At the Company’s election, revolving loans under the Credit Agreement bear interest at either (a) a Base Rate per annum equal to the greatest of (1) JPMorgan’s prime rate, (2) 0.50% in excess of the federal funds effective rate, or (3) an adjusted LIBO rate plus 1%; or (b) such adjusted LIBO rate (for the interest period selected by the Company), in each case plus an applicable margin. For the initial period until the Company has delivered financial statements for the quarter ended March 31, 2016, the applicable margin will be 1.75% per annum for LIBOR loans and 0.75% per annum for Base Rate loans, and thereafter the applicable margin will vary depending on the Company’s leverage ratio, ranging from 1.00% per annum for Base Rate loans and 2.00% per annum for LIBOR loans if the Company’s consolidated leverage ratio is greater than 2.50 to 1.00, down to 0.25% per annum for Base Rate loans and 1.25% per annum for LIBOR loans if the Company’s consolidated leverage ratio is equal to or less than 1.00 to 1.00.
The Company’s consolidated leverage ratio is the ratio of its total funded debt compared to its consolidated adjusted EBITDA. Consolidated adjusted EBITDA includes certain adjustments, including, without limitation, adjustments relating to extraordinary, unusual or non-recurring charges, certain restructuring charges, non-cash charges, certain transaction costs and expenses and certain pro forma adjustments in connection with material acquisitions and dispositions, all as set forth in detail in the definition of Consolidated EBITDA in the Credit Agreement.

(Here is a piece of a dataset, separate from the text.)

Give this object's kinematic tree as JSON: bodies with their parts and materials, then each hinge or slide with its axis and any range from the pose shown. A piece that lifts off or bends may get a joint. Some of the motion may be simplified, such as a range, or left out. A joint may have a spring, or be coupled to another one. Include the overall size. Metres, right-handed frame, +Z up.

Commitment fees will accrue on the daily unused amount of the credit facility. For the initial period until the Company has delivered financial statements for the quarter ended March 31, 2016, the commitment fee will be 0.20% per annum, and thereafter the commitment fee will vary depending on the Company’s consolidated leverage ratio, ranging from 0.35% per annum if the Company’s consolidated leverage ratio is greater than 2.50 to 1.00, down to 0.20% per annum if the Company’s consolidated leverage ratio is equal to or less than 1.00 to 1.00.

Letter of credit participation fees are payable to each lender on the amount of such lender’s letter of credit exposure, during the period from the closing date of the Credit Agreement to but excluding the date which is the later of (i) the date on which such lender’s commitment terminates or (ii) the date on which such lender ceases to have any letter of credit exposure, at a rate per annum equal to the applicable margin for LIBOR loans. Additionally, the Company will pay a fronting fee to each issuing bank in amounts to be agreed to between the Company and the applicable issuing bank.
Interest on Base Rate loans is payable at the end of each calendar quarter. Interest on LIBOR loans is payable at the end of each interest rate period or at the end of each three-month interval within an interest rate period if the period is longer than three months. The Company may also prepay loans under the Credit Agreement at any time, without penalty, subject to certain notice requirements.
The loans and other obligations under the credit facility are (a) guaranteed by each of the Company’s wholly-owned material domestic restricted subsidiaries, subject to certain exceptions, and (b) are secured by substantially all of the assets of the Company and the subsidiary guarantors, including a pledge of all the capital stock of material subsidiaries held directly by the Company and the subsidiary guarantors (which pledge, in the case of any foreign subsidiary, is limited to 65% of the voting stock), subject to certain customary exceptions and limitations. The Credit Agreement generally prohibits any other liens on the assets of the Company and its restricted subsidiaries, subject to certain exceptions as described in the Credit Agreement.
The Credit Agreement contains certain covenants applicable to the Company and its restricted subsidiaries, including, without limitation, limitations on additional indebtedness, liens, various fundamental changes, dividends and distributions, investments (including acquisitions), transactions with affiliates, asset sales, including sale-leaseback transactions, speculative hedge agreements, payment of junior financing, changes in business and other limitations customary in senior secured credit facilities. In addition, the Company is required to maintain certain consolidated leverage and interest coverage ratios. These covenants and limitations are more fully described in the Credit Agreement.
The Credit Agreement provides that events of default will exist in certain circumstances, including failure to make payment of principal or interest on the loans when required, failure to perform certain obligations under the Credit Agreement and related documents, defaults under certain other indebtedness, certain insolvency events, certain events arising under ERISA, a change of control and certain other events. Upon an event of default, the administrative agent with the consent of, or at the request of, the holders of more than 50% in principal amount of the loans and commitments may terminate the commitments and accelerate the maturity of the loans and enforce certain other remedies under the Credit Agreement and the other loan documents.
In connection with the Company’s revolving credit facility described above, effective as of the Closing Date, the Company terminated its existing term loan and revolving credit facility pursuant to the Credit and Security Agreement, dated as of November 22, 2011, by and among NetScout Systems, Inc., KeyBank National Association, as joint lead arranger, sole book runner and administrative agent, Wells Fargo Bank, National Association, as joint lead arranger and co-syndication agent, Merrill Lynch, Pierce, Fenner & Smith Incorporated, as joint lead arranger, Bank of America, N.A., as co-syndication agent, and Silicon Valley Bank and Comerica Bank, as co-documentation agents, and the Lenders party thereto.